Indeed the power of celluloid is a central theme in Inglourious Basterds, as in all Tarantino movies. The terrible bloodshed on show deliberately echoes Goebbels’ films, with sections shot at the same studios once used by the anti-Semite. And the concluding scenario contains Tarantino’s own propaganda: the chance for cinema, metaphorically and lyrically, to vanquish the evil Nazis and save the day. Other cinematic references muscle in, too: the purposefully misspelt title pays tribute to Enzo Castellari’s Inglorious Bastards (Castellari appears briefly as himself), while spaghetti western music sounds throughout.
There are also echoes of previous Tarantino efforts via Inglourious Basterds’ genre-bending (Kill Bill), glamour (Jackie Brown) and gore (Reservoir Dogs). But the strongest recall of all is Pulp Fiction, with Tarantino’s dialogue back to its electrifying best. His characters’ verbal exchanges are once again faster and more thrilling than a Wimbledon rally.

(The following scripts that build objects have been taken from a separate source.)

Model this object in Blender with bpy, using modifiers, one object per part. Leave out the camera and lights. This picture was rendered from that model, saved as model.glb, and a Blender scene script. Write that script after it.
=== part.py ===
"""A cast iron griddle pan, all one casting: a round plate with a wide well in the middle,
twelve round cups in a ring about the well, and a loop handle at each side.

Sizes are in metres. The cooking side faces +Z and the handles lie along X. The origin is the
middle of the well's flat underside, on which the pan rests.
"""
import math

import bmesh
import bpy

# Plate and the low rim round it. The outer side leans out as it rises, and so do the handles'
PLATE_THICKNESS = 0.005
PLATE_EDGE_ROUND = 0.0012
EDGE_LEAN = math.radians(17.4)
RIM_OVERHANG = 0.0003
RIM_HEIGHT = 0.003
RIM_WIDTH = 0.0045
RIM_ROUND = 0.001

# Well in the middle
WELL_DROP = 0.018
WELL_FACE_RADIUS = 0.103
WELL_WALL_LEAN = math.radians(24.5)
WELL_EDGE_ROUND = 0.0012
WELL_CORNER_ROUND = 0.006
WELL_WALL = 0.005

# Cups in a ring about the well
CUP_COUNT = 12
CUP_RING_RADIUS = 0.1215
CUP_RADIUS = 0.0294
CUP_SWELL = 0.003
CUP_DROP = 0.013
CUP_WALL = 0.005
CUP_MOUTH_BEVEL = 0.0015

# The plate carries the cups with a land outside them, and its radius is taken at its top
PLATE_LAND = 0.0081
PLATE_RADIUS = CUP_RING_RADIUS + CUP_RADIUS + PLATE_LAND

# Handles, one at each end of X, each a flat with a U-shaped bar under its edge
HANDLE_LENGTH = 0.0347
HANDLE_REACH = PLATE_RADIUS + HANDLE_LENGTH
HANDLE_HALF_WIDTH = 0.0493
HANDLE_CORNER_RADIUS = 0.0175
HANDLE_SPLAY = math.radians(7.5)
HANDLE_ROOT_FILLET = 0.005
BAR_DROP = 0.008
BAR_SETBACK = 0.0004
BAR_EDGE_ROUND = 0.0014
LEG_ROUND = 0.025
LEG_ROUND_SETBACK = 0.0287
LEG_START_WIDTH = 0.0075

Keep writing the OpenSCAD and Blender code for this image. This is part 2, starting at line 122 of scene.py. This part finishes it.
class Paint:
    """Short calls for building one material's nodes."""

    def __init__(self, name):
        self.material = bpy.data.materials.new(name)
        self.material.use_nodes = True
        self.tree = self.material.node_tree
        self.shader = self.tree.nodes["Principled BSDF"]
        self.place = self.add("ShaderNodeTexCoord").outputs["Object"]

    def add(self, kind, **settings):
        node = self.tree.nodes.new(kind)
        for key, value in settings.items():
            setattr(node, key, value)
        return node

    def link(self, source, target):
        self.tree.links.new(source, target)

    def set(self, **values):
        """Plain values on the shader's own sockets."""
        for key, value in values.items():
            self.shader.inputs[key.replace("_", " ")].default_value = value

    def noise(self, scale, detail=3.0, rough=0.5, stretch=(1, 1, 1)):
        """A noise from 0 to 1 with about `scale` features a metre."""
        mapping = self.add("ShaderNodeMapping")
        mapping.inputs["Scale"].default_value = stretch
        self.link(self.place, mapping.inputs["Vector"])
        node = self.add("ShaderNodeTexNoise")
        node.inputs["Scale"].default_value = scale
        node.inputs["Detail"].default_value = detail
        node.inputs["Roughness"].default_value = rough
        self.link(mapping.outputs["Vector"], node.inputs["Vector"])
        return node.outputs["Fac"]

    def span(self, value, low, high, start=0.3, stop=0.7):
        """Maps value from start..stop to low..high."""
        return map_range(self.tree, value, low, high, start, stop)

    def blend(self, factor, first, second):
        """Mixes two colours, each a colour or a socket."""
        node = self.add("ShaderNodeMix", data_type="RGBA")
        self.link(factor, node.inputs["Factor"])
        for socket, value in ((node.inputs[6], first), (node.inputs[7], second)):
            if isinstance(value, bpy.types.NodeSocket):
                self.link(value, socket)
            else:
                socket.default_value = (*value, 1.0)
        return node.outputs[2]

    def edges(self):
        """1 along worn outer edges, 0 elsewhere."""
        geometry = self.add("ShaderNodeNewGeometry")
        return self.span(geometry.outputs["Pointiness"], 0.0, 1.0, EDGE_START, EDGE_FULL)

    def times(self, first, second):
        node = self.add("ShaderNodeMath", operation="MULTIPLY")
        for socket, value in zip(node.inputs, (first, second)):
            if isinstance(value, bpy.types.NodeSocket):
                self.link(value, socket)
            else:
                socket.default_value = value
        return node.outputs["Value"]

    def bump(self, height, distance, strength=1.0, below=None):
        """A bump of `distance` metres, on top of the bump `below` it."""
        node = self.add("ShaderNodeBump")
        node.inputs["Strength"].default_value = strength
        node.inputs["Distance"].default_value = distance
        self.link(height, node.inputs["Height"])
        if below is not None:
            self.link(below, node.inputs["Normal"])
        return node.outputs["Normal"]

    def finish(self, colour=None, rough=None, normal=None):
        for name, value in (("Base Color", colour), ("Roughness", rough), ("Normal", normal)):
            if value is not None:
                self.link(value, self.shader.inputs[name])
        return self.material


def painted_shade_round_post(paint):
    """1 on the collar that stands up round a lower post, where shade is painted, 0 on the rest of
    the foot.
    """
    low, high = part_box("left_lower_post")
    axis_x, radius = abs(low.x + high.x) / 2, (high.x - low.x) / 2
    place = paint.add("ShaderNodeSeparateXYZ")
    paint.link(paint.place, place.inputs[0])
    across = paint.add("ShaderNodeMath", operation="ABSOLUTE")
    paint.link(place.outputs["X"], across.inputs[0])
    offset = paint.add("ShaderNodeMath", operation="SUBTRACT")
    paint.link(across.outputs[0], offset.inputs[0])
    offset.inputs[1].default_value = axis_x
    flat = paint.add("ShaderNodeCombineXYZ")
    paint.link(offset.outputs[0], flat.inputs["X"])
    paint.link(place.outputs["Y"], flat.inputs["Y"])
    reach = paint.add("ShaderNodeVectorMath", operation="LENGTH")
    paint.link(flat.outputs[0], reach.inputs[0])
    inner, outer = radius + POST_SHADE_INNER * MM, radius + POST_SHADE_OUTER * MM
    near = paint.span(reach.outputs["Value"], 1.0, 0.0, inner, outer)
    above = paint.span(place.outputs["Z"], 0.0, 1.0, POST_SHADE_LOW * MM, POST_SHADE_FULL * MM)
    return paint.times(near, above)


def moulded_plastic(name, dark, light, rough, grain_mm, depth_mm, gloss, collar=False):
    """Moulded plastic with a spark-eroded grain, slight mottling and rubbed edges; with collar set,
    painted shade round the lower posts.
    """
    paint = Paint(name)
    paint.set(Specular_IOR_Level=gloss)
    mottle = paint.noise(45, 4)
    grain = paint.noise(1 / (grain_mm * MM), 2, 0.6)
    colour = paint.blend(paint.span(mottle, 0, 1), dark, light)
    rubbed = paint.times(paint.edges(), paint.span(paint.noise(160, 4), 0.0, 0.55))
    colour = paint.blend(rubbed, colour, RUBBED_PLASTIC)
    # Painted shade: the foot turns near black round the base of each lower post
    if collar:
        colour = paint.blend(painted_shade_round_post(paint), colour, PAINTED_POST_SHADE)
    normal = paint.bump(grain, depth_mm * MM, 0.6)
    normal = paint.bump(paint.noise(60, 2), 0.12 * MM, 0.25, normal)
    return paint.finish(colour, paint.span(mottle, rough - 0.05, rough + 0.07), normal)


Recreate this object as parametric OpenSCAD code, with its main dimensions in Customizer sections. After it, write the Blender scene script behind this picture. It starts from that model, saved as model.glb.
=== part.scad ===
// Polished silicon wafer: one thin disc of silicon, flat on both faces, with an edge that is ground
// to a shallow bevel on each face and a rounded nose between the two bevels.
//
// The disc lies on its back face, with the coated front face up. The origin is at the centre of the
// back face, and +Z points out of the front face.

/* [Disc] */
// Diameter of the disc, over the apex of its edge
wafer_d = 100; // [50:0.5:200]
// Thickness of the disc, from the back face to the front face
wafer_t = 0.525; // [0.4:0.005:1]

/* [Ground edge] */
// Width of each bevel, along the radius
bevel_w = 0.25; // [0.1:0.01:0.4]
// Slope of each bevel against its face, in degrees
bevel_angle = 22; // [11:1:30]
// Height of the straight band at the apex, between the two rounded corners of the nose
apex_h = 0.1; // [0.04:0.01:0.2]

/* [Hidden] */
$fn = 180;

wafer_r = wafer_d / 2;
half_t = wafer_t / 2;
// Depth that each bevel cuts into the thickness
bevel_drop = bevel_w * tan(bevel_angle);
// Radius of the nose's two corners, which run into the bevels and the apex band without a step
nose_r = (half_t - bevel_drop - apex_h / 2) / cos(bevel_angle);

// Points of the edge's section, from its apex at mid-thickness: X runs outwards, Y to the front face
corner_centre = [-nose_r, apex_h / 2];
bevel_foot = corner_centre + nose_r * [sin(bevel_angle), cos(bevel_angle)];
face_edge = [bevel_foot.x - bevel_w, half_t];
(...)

Language and pronunciation are particular obsessions in this latest treat; the funniest scene of all has Aldo and Landa discussing game-show catchphrases amid a supposedly tense interrogation. “Is that the way you say it, ‘That's a Bingo?’”, queries the German. “You just say "Bingo", replies Aldo, disgusted at the elementary mistake.
The scene’s brilliant, brazen and utterly bonkers - like this strangest of war films as a whole. That’s a bingo indeed.